Démobilisation? Déconnexion? Snobisme ?

Sûrement une déception et une démobilisation quant à la mollesse d’une nation québécoise ayant voté non à deux reprises, n’ayant plus le même élan, de plus en plus insulaire, de plus en plus encline à la fermeture et à un anti-intellectualisme navrant. 

Sûrement une posture montréalaise aujourd’hui plus proche du cosmopolitisme et de l’interculturalisme. Personnellement, ça m’a détourné des chansons des Cowboys Fringants que je m’applique à écouter aujourd’hui dans le contexte de ce décès tragique – puisque Karl Tremblay n’avait que 47 ans.

Sûrement une déconnexion volontaire de la mouvance keb de souche et l’adoption progressive de valeurs mondialistes au détriment d’un nationalisme étroit qui s’ouvre si peu avec la nouvelle vague à l’ère PSPP.

Sûrement un snobisme perçu par celles et ceux qui croient encore au projet québécois francophone tel qu’il fut mis de l’avant dans les années 60 et 70.

Quoi qu’il en soit, il faut faire acte d’humilité aujourd’hui et reconnaître sans hésiter la profondeur des chansons écrites par Jean-François Pauzé, interprétées par Karl Tremblay et les collègues des Cowboys Fringants dont Marie-Annick Lépine, sa compagne bien-aimée et mère de ses enfants. 

Il faut reconnaître cette sagesse populaire exprimée dans ces chansons réalistes du Québec francophone. Regards lucides et limpidement exprimés sur notre continent, sur notre identité culturelle, sur nos conditions sociales, sur la politique, sur l’environnement, sur l’amitié, l’amour, la vie.

Il faut surtout reconnaître les valeurs progressistes mises en chansons des Cowboys Fringants, fidèles au nationalisme d’ouverture, à ce centre-gauche optimiste et presque candide, à ce projet de souveraineté politique imaginé par René Lévesque et le Parti Québécois, il y a plus d’un demi-siècle.

À l’évidence, cette posture a été adoptée par les Cowboys Fringants, devenus puissant miroir d’un peuple bien au-delà de leur œuvre. Et c’est pourquoi ce répertoire a frappé dans le mille pendant plus d’un quart de siècle, et ce jusqu’au concert désormais mythique donné en juillet dernier au Festival d’été de Québec dont la conclusion fut marquée par les ultimes remerciements de Karl Tremblay : « Nous étions les Cowboys Fringants », questions d’annoncer son départ imminent dans une autre dimension.
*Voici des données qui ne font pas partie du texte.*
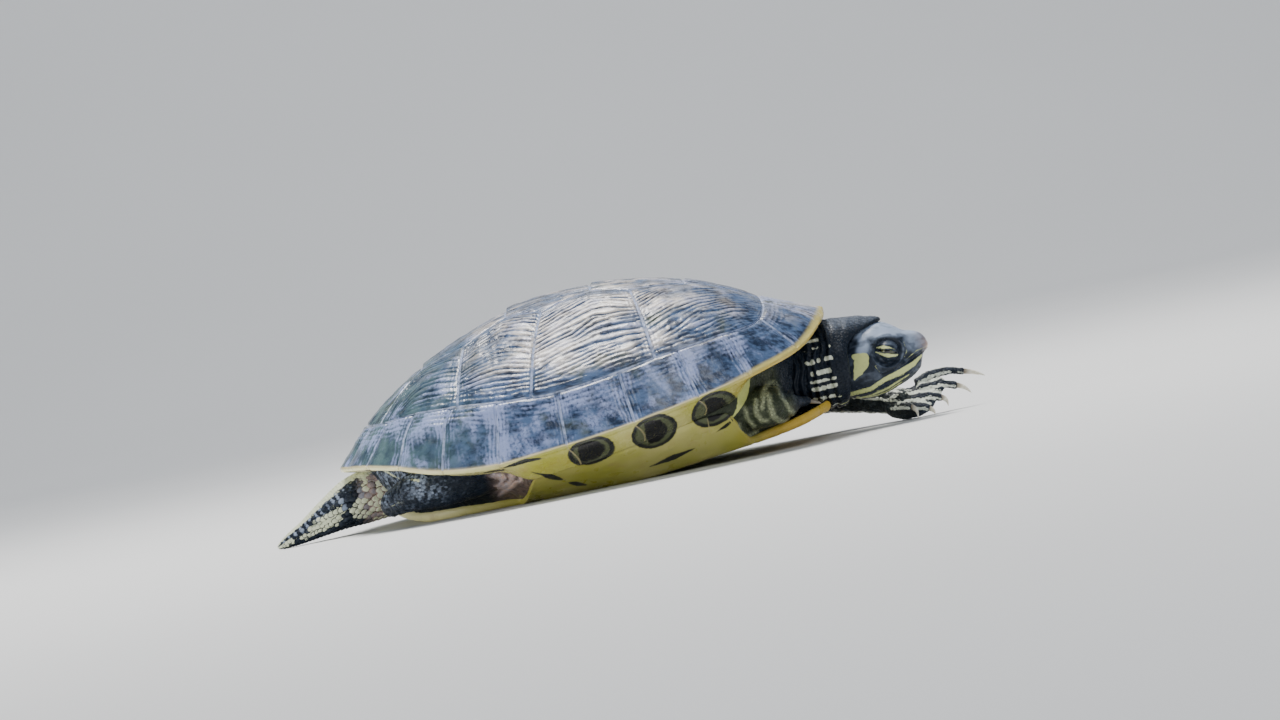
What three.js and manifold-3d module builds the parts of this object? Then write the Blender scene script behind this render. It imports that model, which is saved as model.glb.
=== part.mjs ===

“Nous étions les Cowboys Fringants”… Vraiment ? À l’évidence, les kebs de souche sont tous aujourd’hui des Cowboys Fringants, où qu’ils se situent dans le spectre, quoi qu’ils pensent de l’état des choses en Amérique francophone, quelle que soit leur motivation à poursuivre cette aventure autrefois palpitante, telle qu’elle fut imaginée à une époque révolue pour certains…. mais toujours en cours pour l’immense majorité keb franco, force est d’admettre.